Neema Mori and Goodluck Towo

The purpose of this paper is to examine the effects of board composition on the profitability of banks in Tanzania. First, it examines the differences between local and…

Abstract

Purpose

The purpose of this paper is to examine the effects of board composition on the profitability of banks in Tanzania. First, it examines the differences between local and foreign-owned banks in terms of their boards and profitability, and then the contribution of board composition to banks’ profitability.
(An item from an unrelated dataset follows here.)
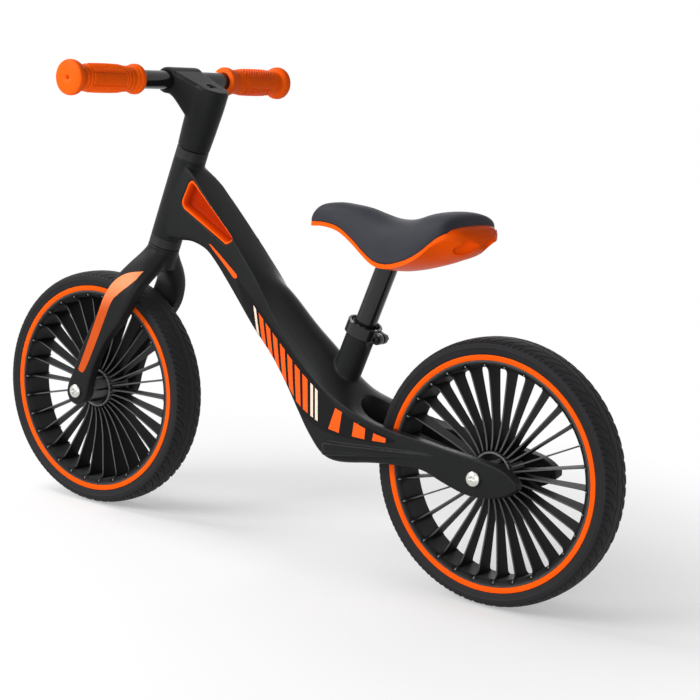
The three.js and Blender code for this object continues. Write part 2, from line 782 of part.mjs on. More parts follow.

Design/methodology/approach

The paper utilizes a secondary panel data set of information on the boards, their operations and financial statements of 35 banks. The data were collected between 2009 and 2013. The authors tested the stated hypotheses using descriptive and econometric analyses.

Findings

The results show a significant difference in board composition and profitability between local and foreign-owned banks. Local banks have a higher income and profits. With their contextual knowledge they are able to attract diverse board directors who contribute positively to their performance. The paper also found that large boards and those with women on them were associated with high profitability.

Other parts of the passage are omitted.